* _Written task_:
Print, exactly as they stand, the lines from the start of the listing to the line containing "near: How close", inclusive.

* _Raw data_:
· · · · ·
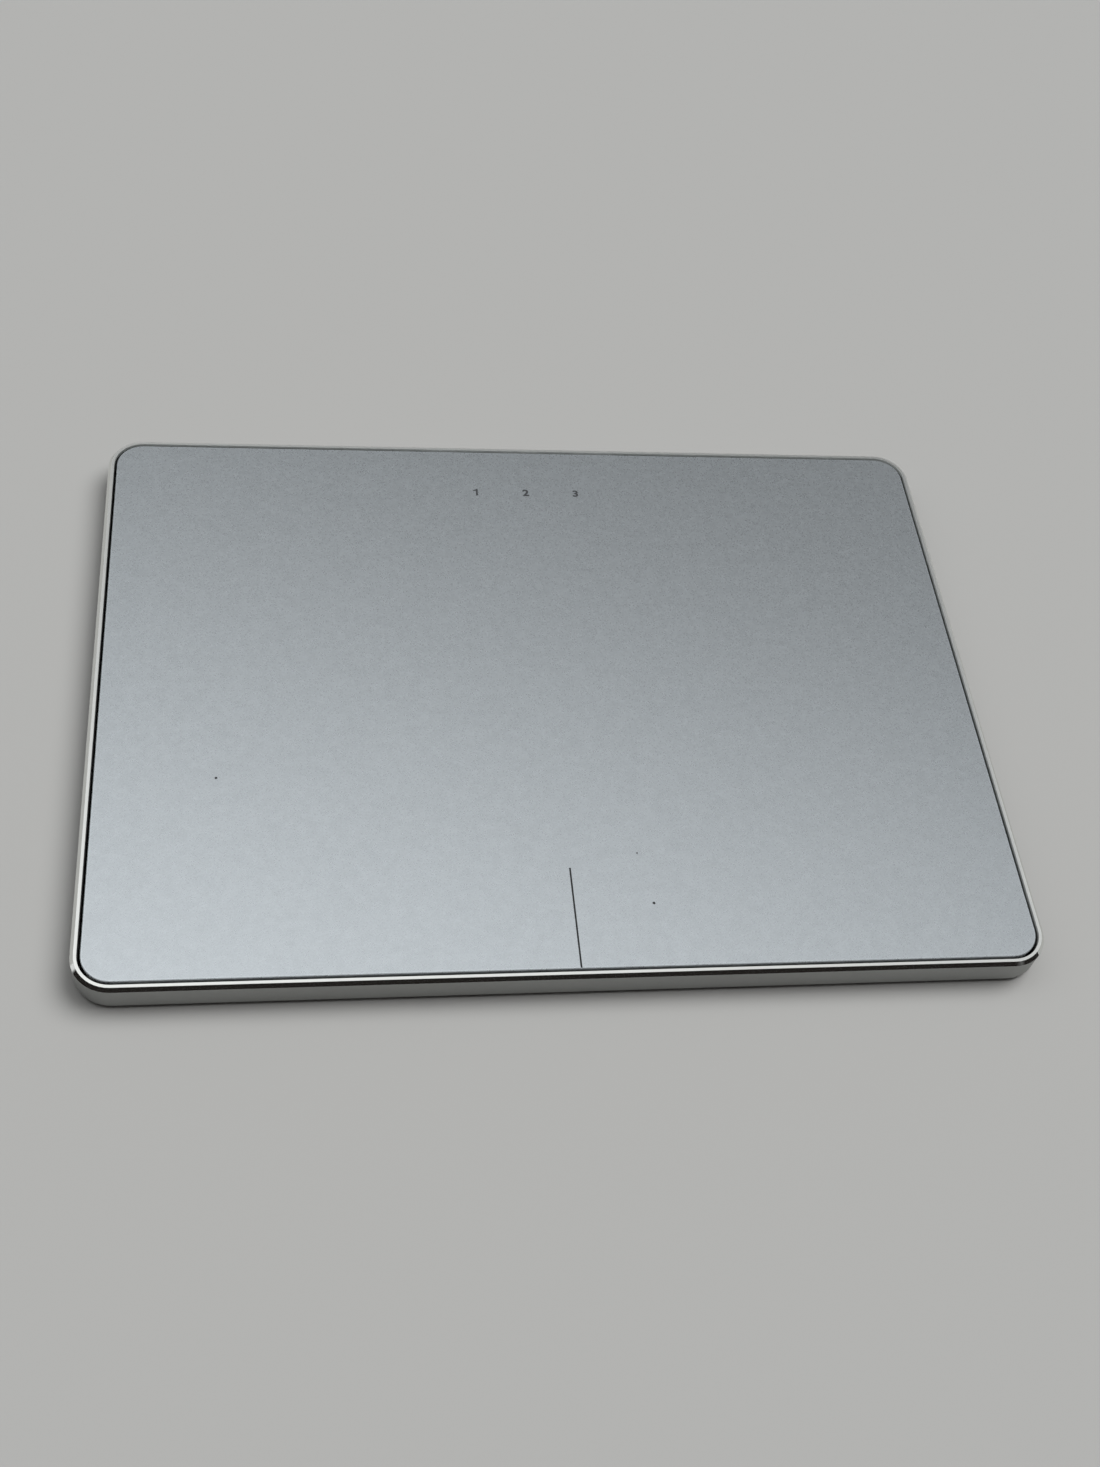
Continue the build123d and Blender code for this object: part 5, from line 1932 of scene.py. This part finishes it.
    def fill(self, sketch: Sketch, parts: tuple[Socket, ...], near: Socket) -> Socket:
        """Draw the room that lights matt surfaces: bright overhead, dim behind, dark in front.

        Args:
            sketch: The world's tree.
            parts: The direction's parts.
            near: How close the direction is to the brightest one.

        Returns:
            The room's colour.
        """
        _, back, up = parts
        open_room = sketch.scaled(self.air, sketch.spread(near, *self.fill_part, *self.fill_light))
        share = sketch.times(sketch.spread(back, *self.fill_front_part, 1.0, 0.0),
                             sketch.spread(up, *self.fill_front_top, 1.0, 0.0))
        return sketch.mix(share, open_room, self.fill_front)

    def sun(self) -> None:
        """Hang a very wide, soft light on the right, which isn't seen in reflections."""
        data = bpy.data.lights.new("soft_light", "SUN")
        data.angle = self.sun_spread
        data.energy = self.sun_strength
        light = linked("soft_light", data)
        towards = Vector(self.way(self.sun_azimuth, self.sun_elevation))
        light.rotation_euler = towards.to_track_quat("Z", "Y").to_euler()
        light.visible_glossy = False

    def camera(self) -> None:
        """Stand the photograph's camera, turned about its own axis by the roll."""
        roll = self.camera_roll
        ahead = Vector(self.way(self.camera_azimuth, -self.camera_elevation))
        level = ahead.cross(Vector((0, 0, 1))).normalized()
        upright = level.cross(ahead)
        right = math.cos(roll) * level + math.sin(roll) * upright
        up = math.cos(roll) * upright - math.sin(roll) * level
        data = bpy.data.cameras.new("camera")
        data.lens = self.camera_lens
        data.clip_start, data.clip_end = self.camera_reach
        camera = linked("camera", data)
        turned = Matrix((right, up, -ahead)).transposed().to_4x4()
        camera.matrix_world = Matrix.Translation(Vector(self.camera_place) * MM) @ turned
        bpy.context.scene.camera = camera


def main() -> None:
    """Load the frame, dress it, add what the CAD leaves plain and set the studio up."""
    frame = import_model()
    wardrobe = Wardrobe()
    copier = Copier()
    Dressing(wardrobe, frame).build()
    TouchPlate(wardrobe).build()
    Underside(wardrobe, copier).build()
    Fastenings(wardrobe, copier).build()
    Electronics(wardrobe, copier).build()
    SnapDome(wardrobe).build()
    Cell(wardrobe).build()
    ChargingSocket(wardrobe, copier).build()
    Studio().build()


if __name__ == "__main__":
    logging.basicConfig(level=logging.INFO, format="%(name)s: %(message)s")
    main()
· · · · ·
* _Solution to this task_:
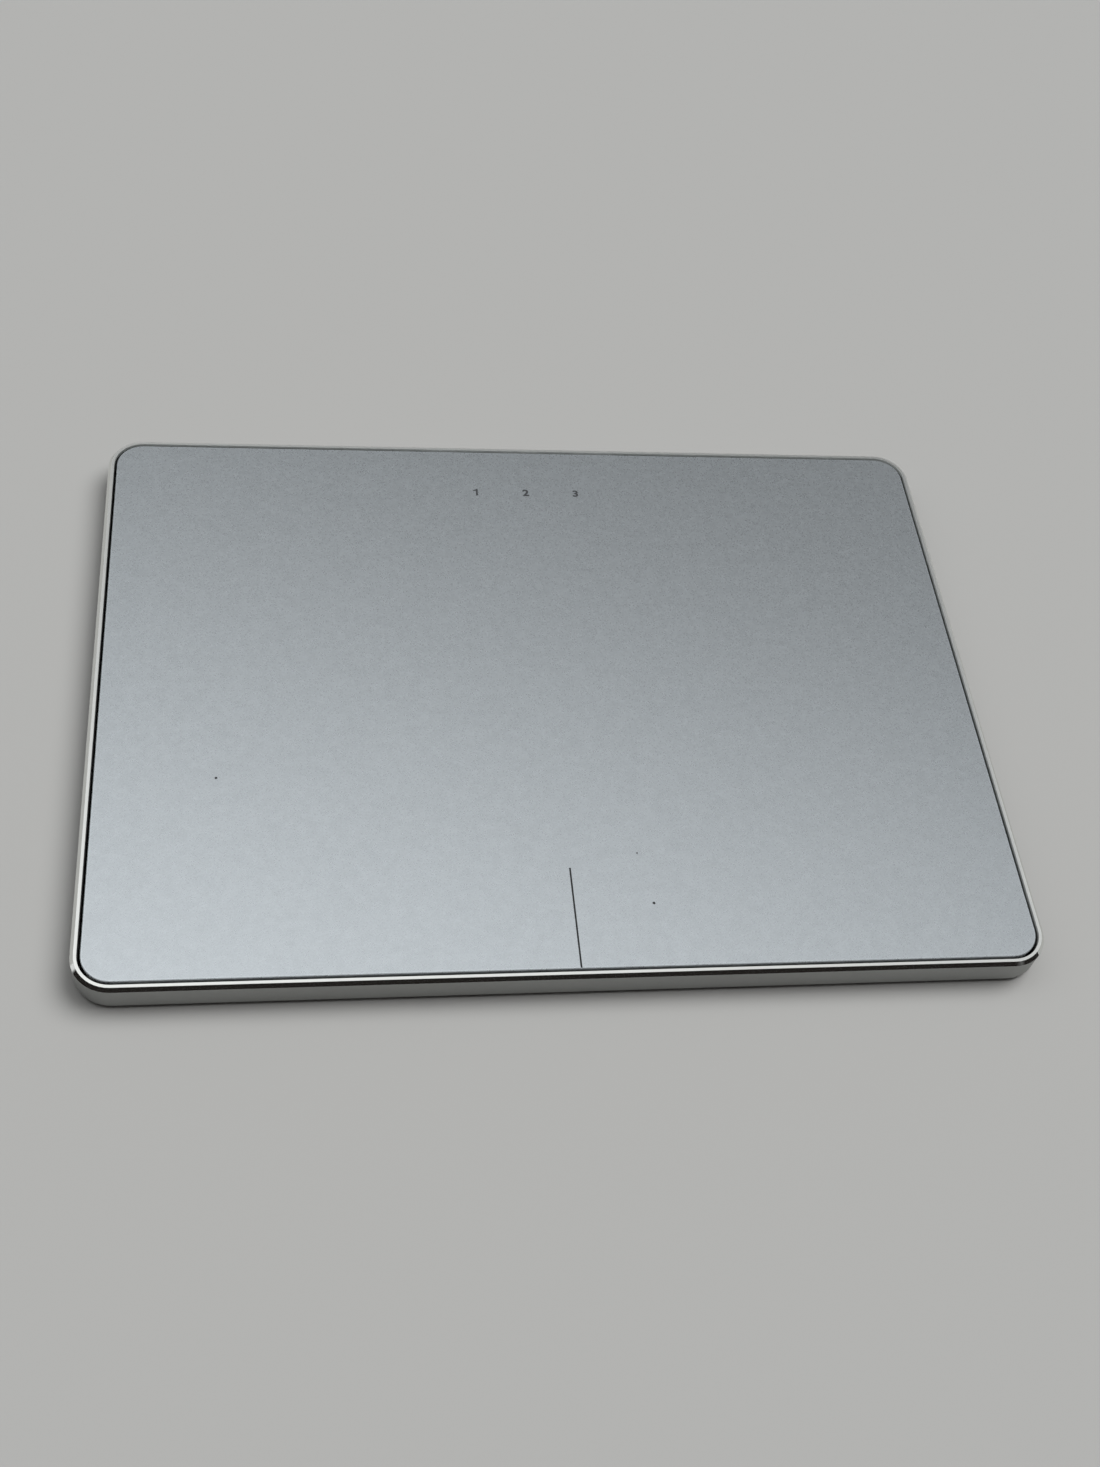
Continue the build123d and Blender code for this object: part 5, from line 1932 of scene.py. This part finishes it.
    def fill(self, sketch: Sketch, parts: tuple[Socket, ...], near: Socket) -> Socket:
        """Draw the room that lights matt surfaces: bright overhead, dim behind, dark in front.

        Args:
            sketch: The world's tree.
            parts: The direction's parts.
            near: How close the direction is to the brightest one.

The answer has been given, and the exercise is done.